Operational Efficiency:
Improvements in production processes, supply chain management, and technology adoption can streamline operations and reduce waste, ultimately boosting operating income.
Market Conditions and Competition:
External factors such as market demand, competitive pressure, and economic cycles can influence both revenues and expenses. For instance, in a competitive market, companies might lower prices or increase spending on marketing, impacting the operating income.
Regulatory and Environmental Factors:
Changes in regulations, environmental policies, or compliance costs can also affect operating expenses. Adapting to these changes effectively can help maintain or improve operating income.

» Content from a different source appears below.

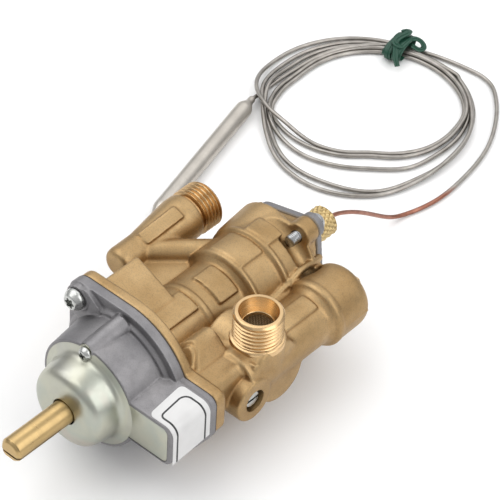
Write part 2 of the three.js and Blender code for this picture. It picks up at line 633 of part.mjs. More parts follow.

In summary, operating income is affected by a blend of internal operational factors and external market conditions. Understanding these factors is key to evaluating a company’s financial health and making strategic business decisions.
Conclusion
Operating income is a vital financial metric that reflects a company’s profitability from its core business operations. It helps businesses, investors, and analysts assess operational efficiency, cost management, and overall financial health. A significant operating income indicates effective revenue generation and expense control, while a declining one may signal inefficiencies or rising costs. Factors such as revenue growth, cost of goods sold, operational expenses, market conditions, and efficiency improvements all play a crucial role in shaping operating income.
For businesses, maintaining a healthy operating income ensures sustainability and competitiveness in the market. It serves as a guiding factor for strategic decisions, investment opportunities, and long-term growth planning.